TASK OBJECTIVE
Return the lines exactly as they stand, from the first of the material through the line containing "bpy.data.objects.remove(tool)".

3D code data
>> BEGIN
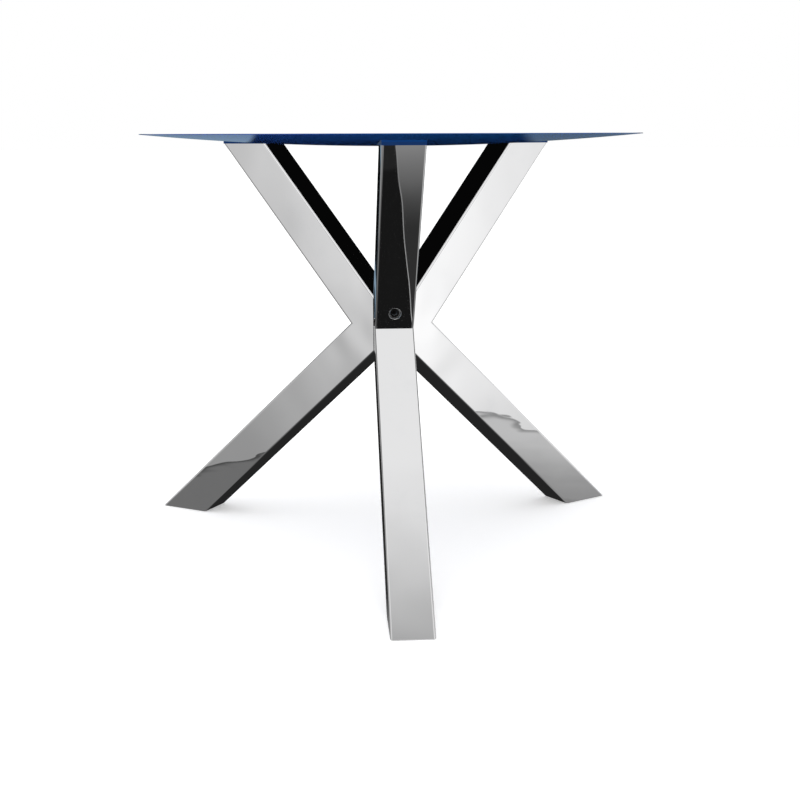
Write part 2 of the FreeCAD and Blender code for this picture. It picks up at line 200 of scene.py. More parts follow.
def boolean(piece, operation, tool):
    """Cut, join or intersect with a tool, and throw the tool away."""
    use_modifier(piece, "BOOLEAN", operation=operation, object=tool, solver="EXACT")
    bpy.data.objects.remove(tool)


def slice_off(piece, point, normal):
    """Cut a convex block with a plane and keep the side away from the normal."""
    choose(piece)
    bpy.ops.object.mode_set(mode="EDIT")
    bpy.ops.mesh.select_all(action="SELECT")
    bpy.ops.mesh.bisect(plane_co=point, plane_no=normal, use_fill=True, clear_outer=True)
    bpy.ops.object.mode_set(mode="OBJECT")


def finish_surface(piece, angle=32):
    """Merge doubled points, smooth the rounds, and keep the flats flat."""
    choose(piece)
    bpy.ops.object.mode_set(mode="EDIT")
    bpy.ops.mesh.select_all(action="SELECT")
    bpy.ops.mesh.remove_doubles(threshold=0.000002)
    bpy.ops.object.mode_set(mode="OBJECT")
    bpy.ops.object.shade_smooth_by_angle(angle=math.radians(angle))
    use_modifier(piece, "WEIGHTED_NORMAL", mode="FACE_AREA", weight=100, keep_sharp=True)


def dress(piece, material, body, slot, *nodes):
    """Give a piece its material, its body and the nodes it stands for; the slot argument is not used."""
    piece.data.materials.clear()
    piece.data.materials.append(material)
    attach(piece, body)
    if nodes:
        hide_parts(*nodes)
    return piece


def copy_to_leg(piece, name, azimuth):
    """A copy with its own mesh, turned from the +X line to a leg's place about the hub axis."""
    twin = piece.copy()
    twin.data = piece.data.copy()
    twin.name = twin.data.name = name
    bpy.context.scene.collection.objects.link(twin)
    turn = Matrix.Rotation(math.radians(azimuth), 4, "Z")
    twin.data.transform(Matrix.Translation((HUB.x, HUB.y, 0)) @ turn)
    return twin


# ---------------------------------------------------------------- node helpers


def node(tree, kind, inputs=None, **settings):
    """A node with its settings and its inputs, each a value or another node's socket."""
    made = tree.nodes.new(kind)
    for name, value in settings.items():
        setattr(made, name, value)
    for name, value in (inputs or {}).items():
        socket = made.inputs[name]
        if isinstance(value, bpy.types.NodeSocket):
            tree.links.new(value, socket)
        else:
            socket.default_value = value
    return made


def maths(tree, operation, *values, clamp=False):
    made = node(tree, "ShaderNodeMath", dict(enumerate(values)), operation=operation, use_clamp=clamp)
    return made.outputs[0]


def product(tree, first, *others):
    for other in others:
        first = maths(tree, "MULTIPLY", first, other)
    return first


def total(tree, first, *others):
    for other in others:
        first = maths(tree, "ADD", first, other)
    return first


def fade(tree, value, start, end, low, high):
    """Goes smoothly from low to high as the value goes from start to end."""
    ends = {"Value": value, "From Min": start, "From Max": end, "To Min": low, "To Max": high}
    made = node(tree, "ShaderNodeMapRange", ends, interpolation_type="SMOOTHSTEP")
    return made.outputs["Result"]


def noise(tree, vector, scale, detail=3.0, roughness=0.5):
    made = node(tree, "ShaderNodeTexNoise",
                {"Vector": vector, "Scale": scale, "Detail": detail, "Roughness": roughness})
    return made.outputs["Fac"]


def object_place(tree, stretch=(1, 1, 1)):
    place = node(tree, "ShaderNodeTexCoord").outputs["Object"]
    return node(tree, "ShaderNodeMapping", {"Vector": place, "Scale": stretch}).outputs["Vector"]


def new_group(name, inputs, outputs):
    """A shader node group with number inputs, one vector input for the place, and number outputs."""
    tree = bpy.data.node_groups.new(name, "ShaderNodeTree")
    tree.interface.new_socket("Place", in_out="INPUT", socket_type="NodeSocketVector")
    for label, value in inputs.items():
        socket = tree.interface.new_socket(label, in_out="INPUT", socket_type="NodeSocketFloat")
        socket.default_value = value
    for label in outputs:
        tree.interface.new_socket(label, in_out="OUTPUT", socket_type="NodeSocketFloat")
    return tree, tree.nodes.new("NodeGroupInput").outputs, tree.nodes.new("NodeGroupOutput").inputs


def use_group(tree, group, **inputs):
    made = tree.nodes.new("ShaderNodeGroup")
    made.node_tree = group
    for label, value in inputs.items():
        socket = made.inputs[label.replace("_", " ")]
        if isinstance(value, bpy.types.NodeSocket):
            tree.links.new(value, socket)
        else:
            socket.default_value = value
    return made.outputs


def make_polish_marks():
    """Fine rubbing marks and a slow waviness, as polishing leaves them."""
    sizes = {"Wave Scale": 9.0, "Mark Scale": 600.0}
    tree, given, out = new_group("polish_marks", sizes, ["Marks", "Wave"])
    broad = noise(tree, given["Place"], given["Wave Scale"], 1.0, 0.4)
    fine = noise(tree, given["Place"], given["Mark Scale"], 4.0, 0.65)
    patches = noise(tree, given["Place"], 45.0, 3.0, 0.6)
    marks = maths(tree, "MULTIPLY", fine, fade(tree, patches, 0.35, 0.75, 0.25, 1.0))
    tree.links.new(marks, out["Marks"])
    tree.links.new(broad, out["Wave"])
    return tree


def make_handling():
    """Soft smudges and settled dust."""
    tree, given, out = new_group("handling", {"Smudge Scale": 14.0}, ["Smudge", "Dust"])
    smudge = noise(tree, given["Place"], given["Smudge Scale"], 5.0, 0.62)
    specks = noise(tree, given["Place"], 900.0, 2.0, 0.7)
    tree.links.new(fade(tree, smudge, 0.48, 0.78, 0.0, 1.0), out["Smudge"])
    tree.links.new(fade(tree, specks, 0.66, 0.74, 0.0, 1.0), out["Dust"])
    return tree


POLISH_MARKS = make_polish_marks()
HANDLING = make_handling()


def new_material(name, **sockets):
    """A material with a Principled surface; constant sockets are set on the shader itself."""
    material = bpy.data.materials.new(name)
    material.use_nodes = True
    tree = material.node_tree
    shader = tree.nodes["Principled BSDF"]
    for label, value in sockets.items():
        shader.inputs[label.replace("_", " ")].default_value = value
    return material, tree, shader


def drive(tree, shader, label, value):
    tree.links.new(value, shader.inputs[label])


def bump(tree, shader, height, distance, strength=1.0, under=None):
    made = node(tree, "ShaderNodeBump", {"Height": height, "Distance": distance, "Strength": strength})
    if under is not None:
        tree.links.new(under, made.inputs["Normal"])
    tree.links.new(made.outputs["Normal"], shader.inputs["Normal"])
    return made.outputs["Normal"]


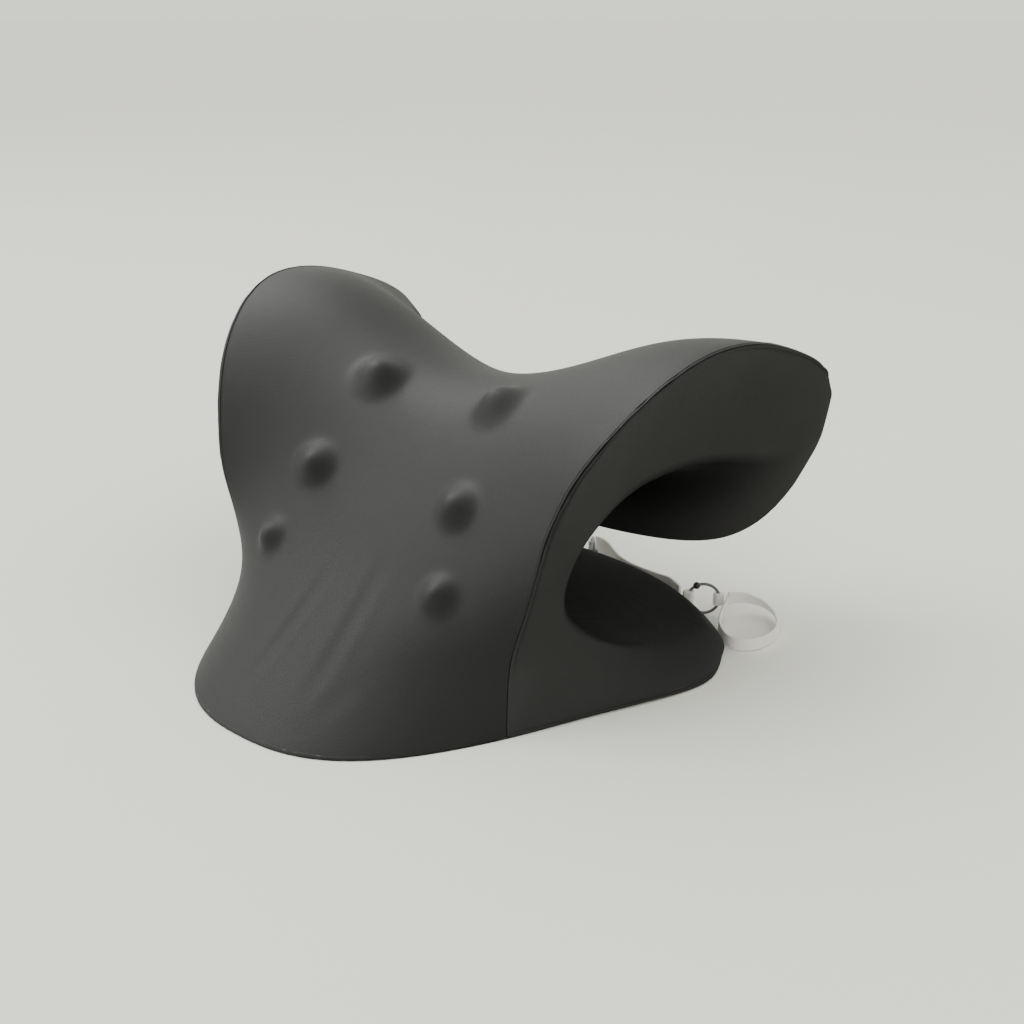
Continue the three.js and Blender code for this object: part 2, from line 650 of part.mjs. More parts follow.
>> END
TASK SOLUTION
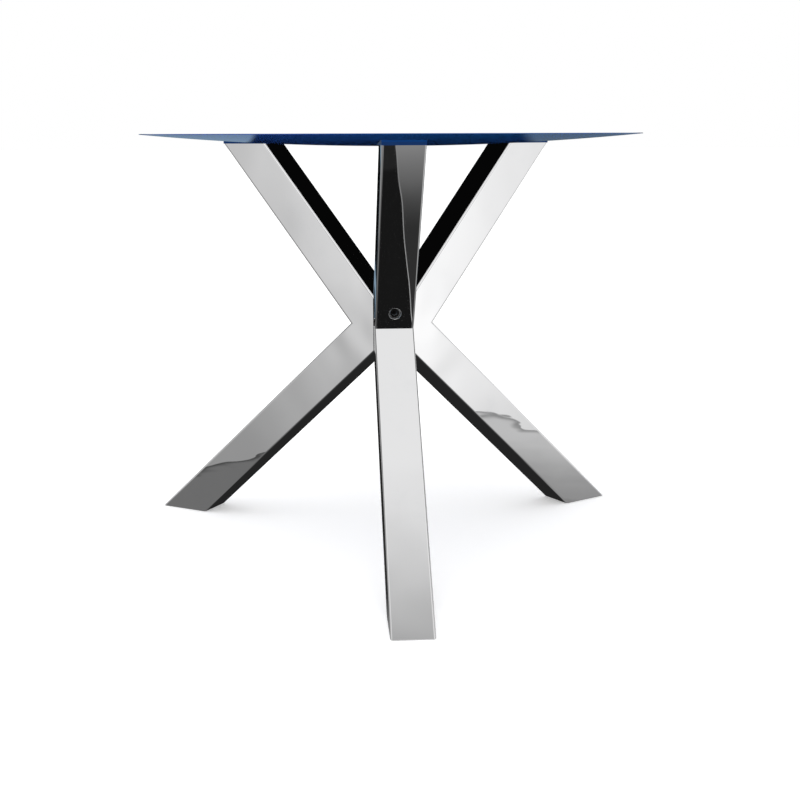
Write part 2 of the FreeCAD and Blender code for this picture. It picks up at line 200 of scene.py. More parts follow.
def boolean(piece, operation, tool):
    """Cut, join or intersect with a tool, and throw the tool away."""
    use_modifier(piece, "BOOLEAN", operation=operation, object=tool, solver="EXACT")
    bpy.data.objects.remove(tool)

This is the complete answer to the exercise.